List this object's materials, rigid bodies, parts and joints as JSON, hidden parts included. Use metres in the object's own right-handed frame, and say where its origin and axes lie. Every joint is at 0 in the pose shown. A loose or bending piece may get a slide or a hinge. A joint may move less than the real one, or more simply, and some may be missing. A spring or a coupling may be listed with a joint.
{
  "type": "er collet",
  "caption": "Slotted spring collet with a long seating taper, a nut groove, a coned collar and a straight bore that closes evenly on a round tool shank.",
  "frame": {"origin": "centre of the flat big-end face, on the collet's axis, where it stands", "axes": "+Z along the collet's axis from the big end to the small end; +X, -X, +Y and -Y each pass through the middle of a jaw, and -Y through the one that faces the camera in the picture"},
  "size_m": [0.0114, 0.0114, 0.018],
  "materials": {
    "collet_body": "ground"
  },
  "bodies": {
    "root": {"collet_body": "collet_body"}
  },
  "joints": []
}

****************************************

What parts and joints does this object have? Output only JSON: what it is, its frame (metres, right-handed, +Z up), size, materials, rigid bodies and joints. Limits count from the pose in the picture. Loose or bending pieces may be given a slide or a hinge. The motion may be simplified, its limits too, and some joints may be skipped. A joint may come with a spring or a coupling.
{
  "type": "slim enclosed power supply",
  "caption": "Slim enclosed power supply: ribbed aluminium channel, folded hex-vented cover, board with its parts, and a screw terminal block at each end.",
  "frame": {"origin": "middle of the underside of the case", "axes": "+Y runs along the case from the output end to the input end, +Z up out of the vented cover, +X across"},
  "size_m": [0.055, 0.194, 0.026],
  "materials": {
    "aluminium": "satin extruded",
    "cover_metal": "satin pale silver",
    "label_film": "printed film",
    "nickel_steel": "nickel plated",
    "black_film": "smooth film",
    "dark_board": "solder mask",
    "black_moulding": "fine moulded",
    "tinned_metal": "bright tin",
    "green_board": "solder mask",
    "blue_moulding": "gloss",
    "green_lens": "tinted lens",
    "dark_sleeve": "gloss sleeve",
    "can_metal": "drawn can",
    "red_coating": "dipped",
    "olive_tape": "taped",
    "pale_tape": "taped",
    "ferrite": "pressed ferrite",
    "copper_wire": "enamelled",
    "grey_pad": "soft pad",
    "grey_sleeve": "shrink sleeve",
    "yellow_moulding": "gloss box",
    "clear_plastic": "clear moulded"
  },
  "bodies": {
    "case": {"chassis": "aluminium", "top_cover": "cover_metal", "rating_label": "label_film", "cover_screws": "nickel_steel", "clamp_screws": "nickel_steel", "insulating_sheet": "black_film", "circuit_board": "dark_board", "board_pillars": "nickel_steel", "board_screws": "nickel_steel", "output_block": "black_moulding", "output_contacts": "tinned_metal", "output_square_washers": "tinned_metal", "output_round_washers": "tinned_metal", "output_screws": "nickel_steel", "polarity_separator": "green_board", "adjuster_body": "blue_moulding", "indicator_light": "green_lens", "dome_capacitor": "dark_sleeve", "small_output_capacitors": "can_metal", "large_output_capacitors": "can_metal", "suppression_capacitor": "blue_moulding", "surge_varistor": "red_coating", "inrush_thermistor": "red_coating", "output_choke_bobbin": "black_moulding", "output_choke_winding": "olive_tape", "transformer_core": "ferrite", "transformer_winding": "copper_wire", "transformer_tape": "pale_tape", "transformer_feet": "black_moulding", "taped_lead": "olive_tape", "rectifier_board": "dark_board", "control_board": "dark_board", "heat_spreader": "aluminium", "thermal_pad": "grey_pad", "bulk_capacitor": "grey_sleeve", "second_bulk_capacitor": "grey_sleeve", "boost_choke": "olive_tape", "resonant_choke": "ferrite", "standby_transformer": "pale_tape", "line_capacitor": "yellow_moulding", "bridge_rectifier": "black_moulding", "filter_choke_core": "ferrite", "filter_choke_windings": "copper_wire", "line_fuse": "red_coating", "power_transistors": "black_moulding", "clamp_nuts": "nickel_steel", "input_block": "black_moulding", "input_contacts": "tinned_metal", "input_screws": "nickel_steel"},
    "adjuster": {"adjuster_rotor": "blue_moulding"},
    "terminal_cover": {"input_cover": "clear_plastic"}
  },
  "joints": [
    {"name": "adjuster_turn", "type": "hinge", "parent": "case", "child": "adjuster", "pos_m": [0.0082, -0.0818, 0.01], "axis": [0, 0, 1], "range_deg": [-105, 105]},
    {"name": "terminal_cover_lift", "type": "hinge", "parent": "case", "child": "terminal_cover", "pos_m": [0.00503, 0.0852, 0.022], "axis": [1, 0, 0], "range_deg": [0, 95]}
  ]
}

****************************************

▶ **PROMPT**
Examine the records and pull out every line where the string "hinge" occurs.

▶ **SOLUTION FOR THIS TASK**
List this object's materials, rigid bodies, parts and joints as JSON, hidden parts included. Use metres in the object's own right-handed frame, and say where its origin and axes lie. Every joint is at 0 in the pose shown. A loose or bending piece may get a slide or a hinge. A joint may move less than the real one, or more simply, and some may be missing. A spring or a coupling may be listed with a joint.
What parts and joints does this object have? Output only JSON: what it is, its frame (metres, right-handed, +Z up), size, materials, rigid bodies and joints. Limits count from the pose in the picture. Loose or bending pieces may be given a slide or a hinge. The motion may be simplified, its limits too, and some joints may be skipped. A joint may come with a spring or a coupling.
    {"name": "adjuster_turn", "type": "hinge", "parent": "case", "child": "adjuster", "pos_m": [0.0082, -0.0818, 0.01], "axis": [0, 0, 1], "range_deg": [-105, 105]},
    {"name": "terminal_cover_lift", "type": "hinge", "parent": "case", "child": "terminal_cover", "pos_m": [0.00503, 0.0852, 0.022], "axis": [1, 0, 0], "range_deg": [0, 95]}